» Brief
Find each line containing the string "this". Copy it.

» Records for the exercise
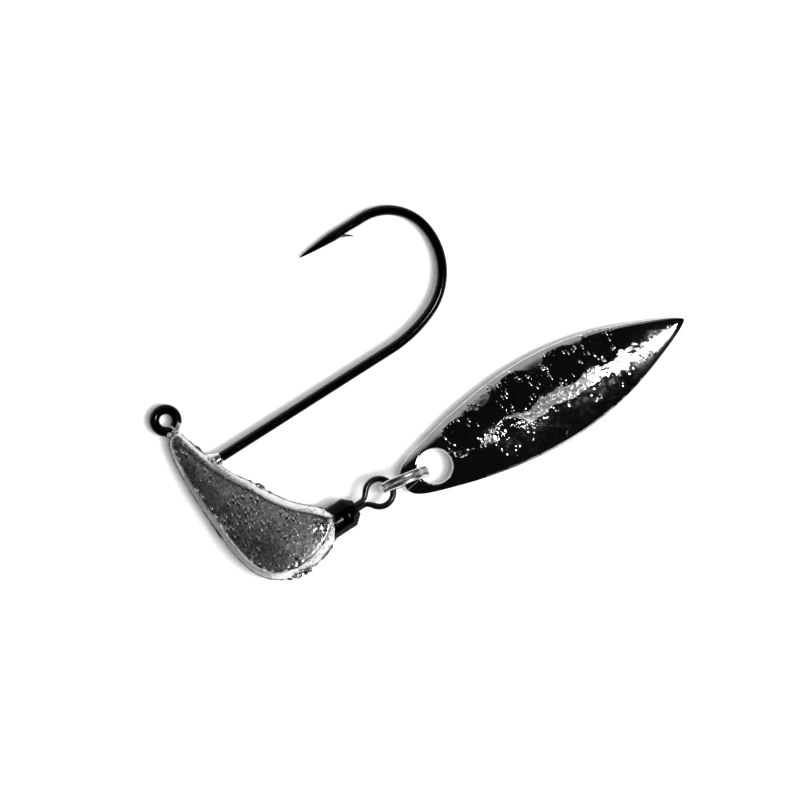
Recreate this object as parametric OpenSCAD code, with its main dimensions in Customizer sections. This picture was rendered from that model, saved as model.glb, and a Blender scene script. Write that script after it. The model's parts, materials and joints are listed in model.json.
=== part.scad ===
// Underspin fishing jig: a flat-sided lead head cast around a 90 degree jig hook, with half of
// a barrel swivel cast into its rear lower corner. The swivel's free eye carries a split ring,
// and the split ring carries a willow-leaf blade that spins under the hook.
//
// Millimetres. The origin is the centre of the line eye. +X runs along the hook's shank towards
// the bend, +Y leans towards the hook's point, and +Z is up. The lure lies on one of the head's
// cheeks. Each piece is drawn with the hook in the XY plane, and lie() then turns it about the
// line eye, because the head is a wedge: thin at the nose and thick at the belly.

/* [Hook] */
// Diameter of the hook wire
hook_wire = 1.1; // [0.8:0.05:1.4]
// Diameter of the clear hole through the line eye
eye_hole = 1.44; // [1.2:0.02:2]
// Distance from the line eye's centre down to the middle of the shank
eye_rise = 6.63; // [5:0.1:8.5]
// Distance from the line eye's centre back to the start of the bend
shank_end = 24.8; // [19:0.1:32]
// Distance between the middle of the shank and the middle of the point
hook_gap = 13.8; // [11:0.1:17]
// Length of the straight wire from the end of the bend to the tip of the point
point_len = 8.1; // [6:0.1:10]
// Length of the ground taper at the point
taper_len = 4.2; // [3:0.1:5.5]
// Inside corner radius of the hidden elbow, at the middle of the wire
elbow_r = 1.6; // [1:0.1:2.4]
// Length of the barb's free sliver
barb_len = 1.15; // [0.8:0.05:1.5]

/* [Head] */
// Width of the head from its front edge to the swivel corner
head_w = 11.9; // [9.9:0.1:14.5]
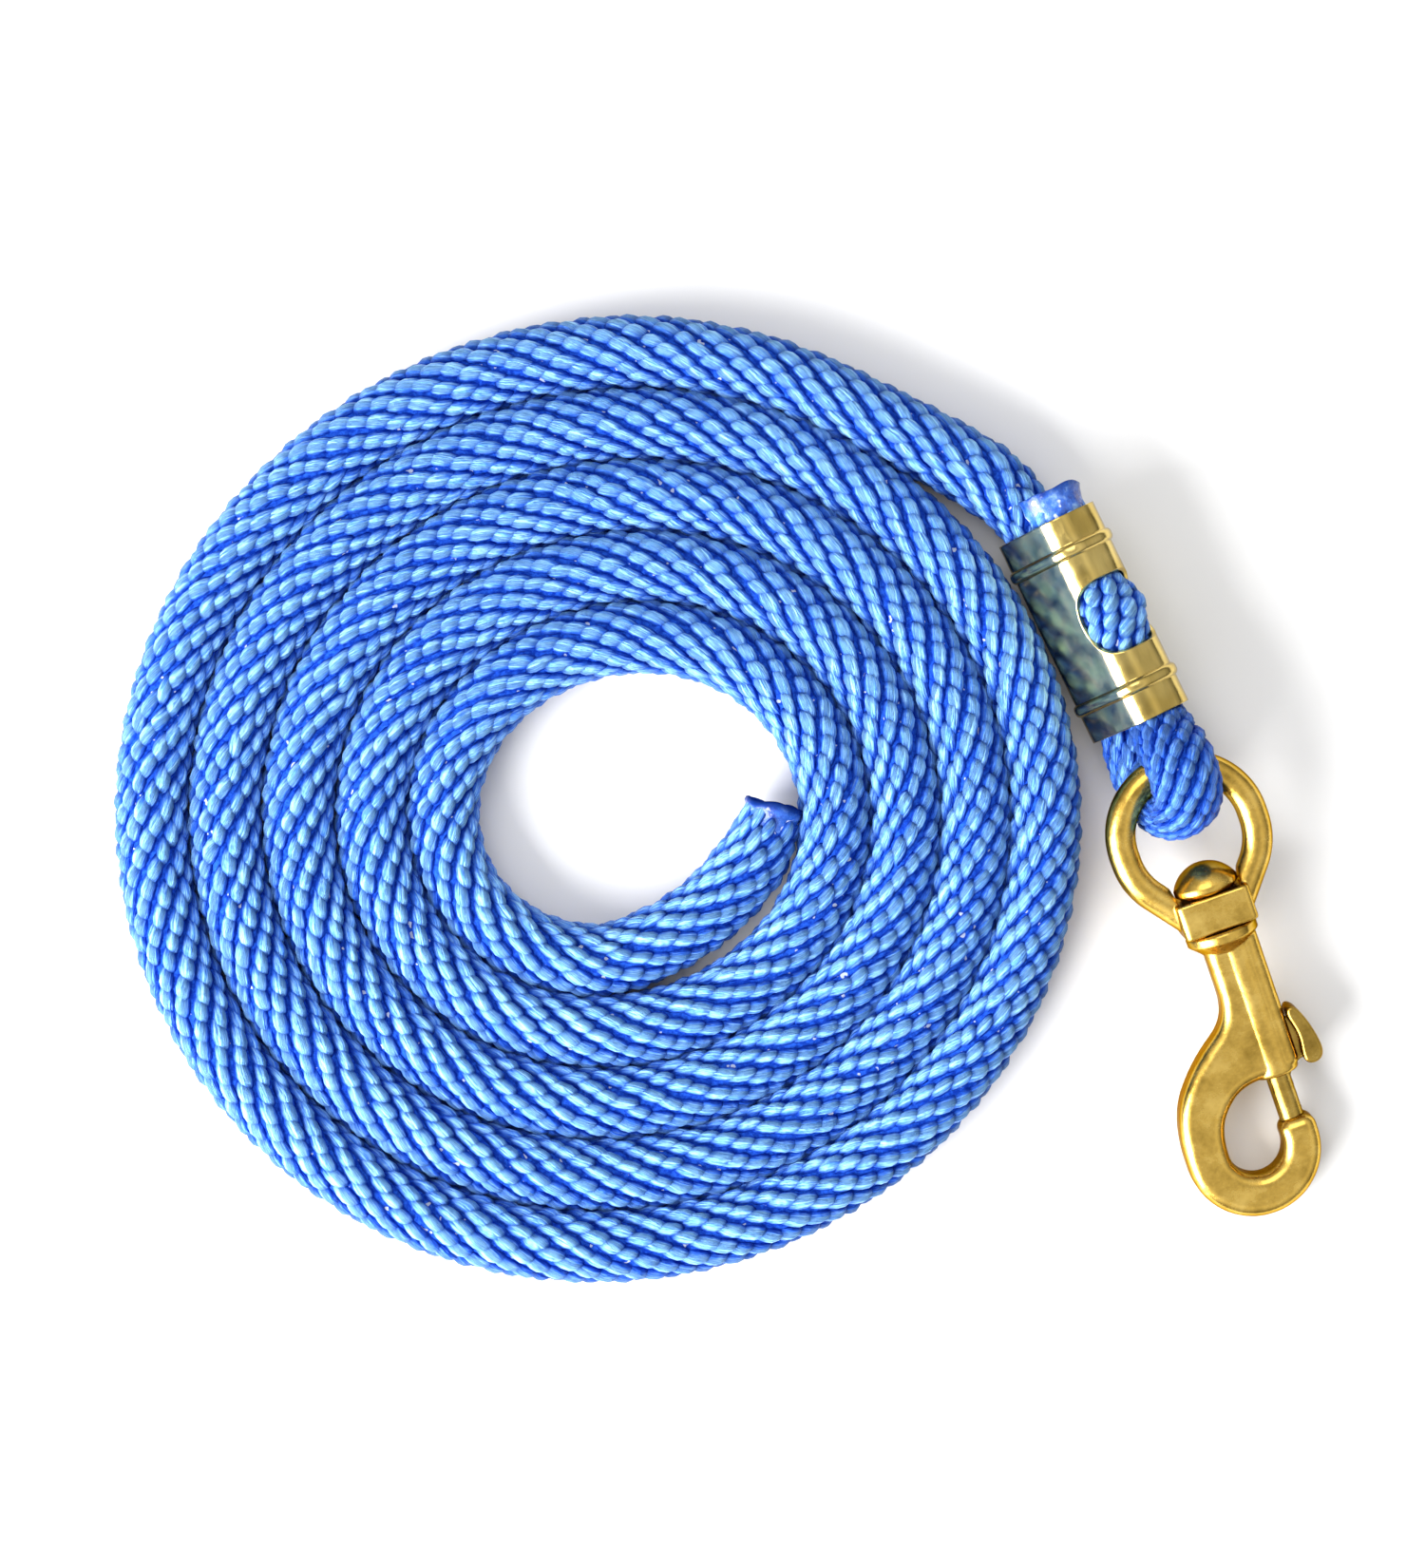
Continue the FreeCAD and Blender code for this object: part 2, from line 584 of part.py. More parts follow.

» The result
Recreate this object as parametric OpenSCAD code, with its main dimensions in Customizer sections. This picture was rendered from that model, saved as model.glb, and a Blender scene script. Write that script after it. The model's parts, materials and joints are listed in model.json.
Continue the FreeCAD and Blender code for this object: part 2, from line 584 of part.py. More parts follow.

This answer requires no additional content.